** BEGIN Records supplied **

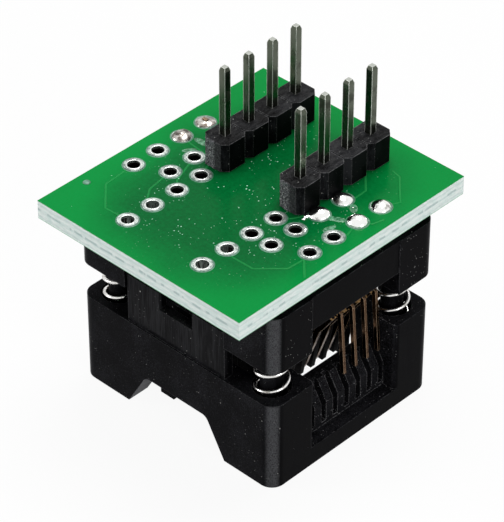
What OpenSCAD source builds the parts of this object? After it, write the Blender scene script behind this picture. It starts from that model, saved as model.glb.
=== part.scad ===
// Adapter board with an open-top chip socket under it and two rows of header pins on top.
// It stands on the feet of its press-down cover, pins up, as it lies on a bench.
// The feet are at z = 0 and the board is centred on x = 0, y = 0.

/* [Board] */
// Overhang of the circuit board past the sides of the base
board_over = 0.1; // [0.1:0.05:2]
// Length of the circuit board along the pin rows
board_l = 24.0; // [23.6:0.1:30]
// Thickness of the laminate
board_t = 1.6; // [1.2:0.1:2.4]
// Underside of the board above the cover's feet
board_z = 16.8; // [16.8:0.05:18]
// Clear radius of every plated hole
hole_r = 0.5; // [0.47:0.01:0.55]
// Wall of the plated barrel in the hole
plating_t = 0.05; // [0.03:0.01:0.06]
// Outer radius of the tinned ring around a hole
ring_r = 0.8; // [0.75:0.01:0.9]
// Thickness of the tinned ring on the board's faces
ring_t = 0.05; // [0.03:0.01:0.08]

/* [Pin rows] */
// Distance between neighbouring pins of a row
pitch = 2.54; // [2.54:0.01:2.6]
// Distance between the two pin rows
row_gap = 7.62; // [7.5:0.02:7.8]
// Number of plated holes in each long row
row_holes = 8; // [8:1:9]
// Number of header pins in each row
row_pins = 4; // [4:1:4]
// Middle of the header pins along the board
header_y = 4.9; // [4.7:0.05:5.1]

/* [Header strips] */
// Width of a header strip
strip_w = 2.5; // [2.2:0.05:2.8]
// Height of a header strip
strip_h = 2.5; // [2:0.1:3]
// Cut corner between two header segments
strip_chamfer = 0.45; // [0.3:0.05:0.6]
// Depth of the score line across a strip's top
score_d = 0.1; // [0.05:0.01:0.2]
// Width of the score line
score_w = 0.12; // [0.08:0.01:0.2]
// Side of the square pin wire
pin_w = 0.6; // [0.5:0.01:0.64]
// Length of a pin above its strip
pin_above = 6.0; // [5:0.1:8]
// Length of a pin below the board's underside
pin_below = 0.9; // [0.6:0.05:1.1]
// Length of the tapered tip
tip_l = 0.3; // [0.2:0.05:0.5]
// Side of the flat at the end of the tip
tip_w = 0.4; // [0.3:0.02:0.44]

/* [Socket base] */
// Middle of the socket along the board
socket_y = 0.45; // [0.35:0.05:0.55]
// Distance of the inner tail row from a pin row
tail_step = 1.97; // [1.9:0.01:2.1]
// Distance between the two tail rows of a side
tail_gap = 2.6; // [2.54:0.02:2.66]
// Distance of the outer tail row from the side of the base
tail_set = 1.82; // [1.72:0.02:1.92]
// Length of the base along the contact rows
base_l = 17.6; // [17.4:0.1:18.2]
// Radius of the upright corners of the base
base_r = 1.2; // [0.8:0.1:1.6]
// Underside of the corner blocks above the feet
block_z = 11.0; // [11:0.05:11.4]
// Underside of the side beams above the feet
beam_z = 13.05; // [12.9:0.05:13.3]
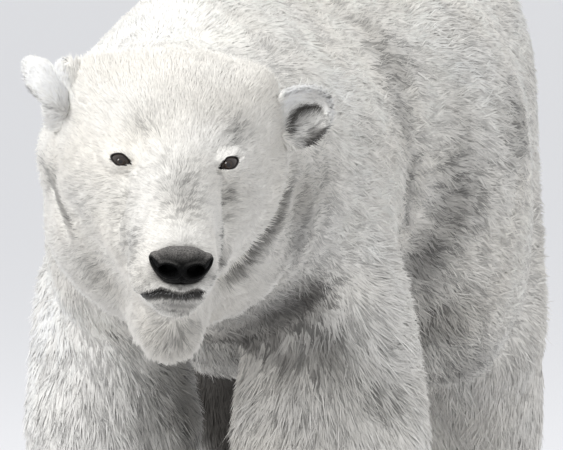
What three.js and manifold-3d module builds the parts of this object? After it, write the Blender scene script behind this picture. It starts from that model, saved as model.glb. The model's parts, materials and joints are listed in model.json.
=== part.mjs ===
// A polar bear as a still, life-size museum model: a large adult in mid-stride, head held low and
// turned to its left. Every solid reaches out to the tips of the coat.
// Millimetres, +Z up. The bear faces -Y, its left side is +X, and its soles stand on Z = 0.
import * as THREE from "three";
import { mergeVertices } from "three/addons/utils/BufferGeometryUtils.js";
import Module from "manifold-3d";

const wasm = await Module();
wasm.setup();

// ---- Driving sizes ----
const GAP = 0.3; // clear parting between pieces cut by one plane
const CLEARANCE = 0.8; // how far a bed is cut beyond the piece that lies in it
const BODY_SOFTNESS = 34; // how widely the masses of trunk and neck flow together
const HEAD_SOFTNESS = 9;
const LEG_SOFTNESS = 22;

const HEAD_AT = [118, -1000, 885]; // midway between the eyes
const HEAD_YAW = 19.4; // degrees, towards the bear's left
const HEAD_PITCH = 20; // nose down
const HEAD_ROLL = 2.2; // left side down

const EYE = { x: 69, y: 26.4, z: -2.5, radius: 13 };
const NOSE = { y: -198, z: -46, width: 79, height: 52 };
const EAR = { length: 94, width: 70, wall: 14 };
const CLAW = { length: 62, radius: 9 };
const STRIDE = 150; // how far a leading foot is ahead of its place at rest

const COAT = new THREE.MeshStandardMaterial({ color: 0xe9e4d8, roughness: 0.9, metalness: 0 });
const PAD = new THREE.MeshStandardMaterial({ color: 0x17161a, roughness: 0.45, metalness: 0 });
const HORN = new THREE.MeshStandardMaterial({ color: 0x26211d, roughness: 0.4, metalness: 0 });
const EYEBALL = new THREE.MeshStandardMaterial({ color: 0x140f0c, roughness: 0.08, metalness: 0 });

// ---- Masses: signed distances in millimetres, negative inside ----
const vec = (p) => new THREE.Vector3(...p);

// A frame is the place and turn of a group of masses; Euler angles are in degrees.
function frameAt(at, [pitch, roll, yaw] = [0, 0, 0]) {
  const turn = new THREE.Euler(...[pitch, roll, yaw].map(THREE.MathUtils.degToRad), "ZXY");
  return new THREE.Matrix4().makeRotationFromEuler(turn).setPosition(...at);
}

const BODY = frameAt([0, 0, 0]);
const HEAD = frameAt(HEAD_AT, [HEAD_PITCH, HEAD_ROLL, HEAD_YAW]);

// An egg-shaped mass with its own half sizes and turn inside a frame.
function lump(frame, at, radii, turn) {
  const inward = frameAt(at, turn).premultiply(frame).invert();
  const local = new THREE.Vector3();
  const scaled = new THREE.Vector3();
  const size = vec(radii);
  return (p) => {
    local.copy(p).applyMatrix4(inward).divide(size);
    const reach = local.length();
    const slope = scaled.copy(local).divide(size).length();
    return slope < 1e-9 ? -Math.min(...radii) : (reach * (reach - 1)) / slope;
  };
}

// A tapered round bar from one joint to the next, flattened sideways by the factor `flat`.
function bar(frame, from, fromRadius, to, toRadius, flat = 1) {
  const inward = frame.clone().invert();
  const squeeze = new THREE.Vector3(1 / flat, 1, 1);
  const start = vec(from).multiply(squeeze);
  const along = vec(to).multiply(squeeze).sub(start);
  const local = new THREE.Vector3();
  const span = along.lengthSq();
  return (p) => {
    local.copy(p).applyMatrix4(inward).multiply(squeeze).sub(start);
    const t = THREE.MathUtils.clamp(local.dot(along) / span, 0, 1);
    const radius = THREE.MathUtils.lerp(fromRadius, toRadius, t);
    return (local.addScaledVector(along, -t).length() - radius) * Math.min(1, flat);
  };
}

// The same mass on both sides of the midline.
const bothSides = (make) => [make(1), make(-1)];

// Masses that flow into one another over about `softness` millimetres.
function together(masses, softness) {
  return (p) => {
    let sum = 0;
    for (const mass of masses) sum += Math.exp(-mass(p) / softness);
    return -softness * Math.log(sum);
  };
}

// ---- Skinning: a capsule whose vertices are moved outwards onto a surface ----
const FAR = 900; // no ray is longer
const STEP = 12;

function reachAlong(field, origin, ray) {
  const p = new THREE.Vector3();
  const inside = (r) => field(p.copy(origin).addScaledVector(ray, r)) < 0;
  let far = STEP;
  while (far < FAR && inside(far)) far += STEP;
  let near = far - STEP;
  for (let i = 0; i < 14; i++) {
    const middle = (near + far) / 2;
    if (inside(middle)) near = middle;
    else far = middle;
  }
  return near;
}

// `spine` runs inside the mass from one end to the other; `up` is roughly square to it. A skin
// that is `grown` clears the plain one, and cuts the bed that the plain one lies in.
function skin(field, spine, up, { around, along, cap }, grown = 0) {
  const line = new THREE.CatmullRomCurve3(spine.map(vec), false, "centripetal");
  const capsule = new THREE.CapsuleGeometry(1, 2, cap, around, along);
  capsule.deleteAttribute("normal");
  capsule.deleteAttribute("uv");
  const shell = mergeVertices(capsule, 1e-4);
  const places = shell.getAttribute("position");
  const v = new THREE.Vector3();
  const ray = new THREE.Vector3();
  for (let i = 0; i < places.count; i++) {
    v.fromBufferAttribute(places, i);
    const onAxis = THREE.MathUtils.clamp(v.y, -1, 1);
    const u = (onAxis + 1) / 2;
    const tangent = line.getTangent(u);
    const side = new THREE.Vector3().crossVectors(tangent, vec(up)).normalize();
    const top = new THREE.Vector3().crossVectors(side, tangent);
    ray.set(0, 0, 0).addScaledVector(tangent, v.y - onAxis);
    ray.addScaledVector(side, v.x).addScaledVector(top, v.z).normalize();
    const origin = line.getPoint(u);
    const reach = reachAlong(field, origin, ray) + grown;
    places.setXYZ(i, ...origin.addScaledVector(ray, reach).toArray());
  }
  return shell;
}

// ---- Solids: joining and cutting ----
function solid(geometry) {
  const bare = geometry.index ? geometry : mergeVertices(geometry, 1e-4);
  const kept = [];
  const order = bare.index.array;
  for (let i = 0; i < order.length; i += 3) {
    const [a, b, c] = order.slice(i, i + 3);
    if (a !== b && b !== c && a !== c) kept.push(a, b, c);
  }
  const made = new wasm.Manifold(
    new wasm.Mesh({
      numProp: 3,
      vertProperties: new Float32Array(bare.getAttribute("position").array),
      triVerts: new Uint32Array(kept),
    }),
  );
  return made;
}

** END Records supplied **

* [Set problem]:
Return the lines above precisely as they appear, beginning at the first line and ending at the line with "ring_t = 0.05; // [0.03:0.01:0.08]", and nothing after it.

* [Solution for this task]:
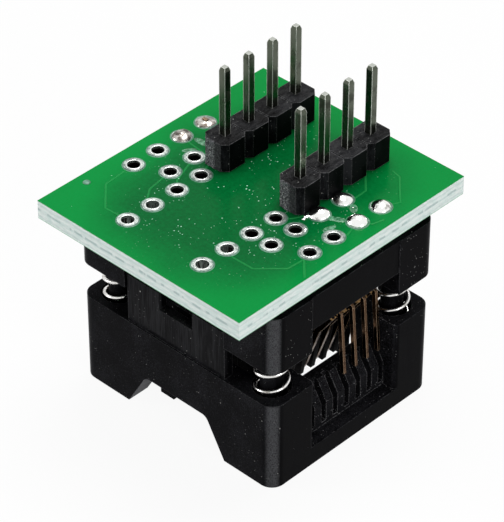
What OpenSCAD source builds the parts of this object? After it, write the Blender scene script behind this picture. It starts from that model, saved as model.glb.
=== part.scad ===
// Adapter board with an open-top chip socket under it and two rows of header pins on top.
// It stands on the feet of its press-down cover, pins up, as it lies on a bench.
// The feet are at z = 0 and the board is centred on x = 0, y = 0.

/* [Board] */
// Overhang of the circuit board past the sides of the base
board_over = 0.1; // [0.1:0.05:2]
// Length of the circuit board along the pin rows
board_l = 24.0; // [23.6:0.1:30]
// Thickness of the laminate
board_t = 1.6; // [1.2:0.1:2.4]
// Underside of the board above the cover's feet
board_z = 16.8; // [16.8:0.05:18]
// Clear radius of every plated hole
hole_r = 0.5; // [0.47:0.01:0.55]
// Wall of the plated barrel in the hole
plating_t = 0.05; // [0.03:0.01:0.06]
// Outer radius of the tinned ring around a hole
ring_r = 0.8; // [0.75:0.01:0.9]
// Thickness of the tinned ring on the board's faces
ring_t = 0.05; // [0.03:0.01:0.08]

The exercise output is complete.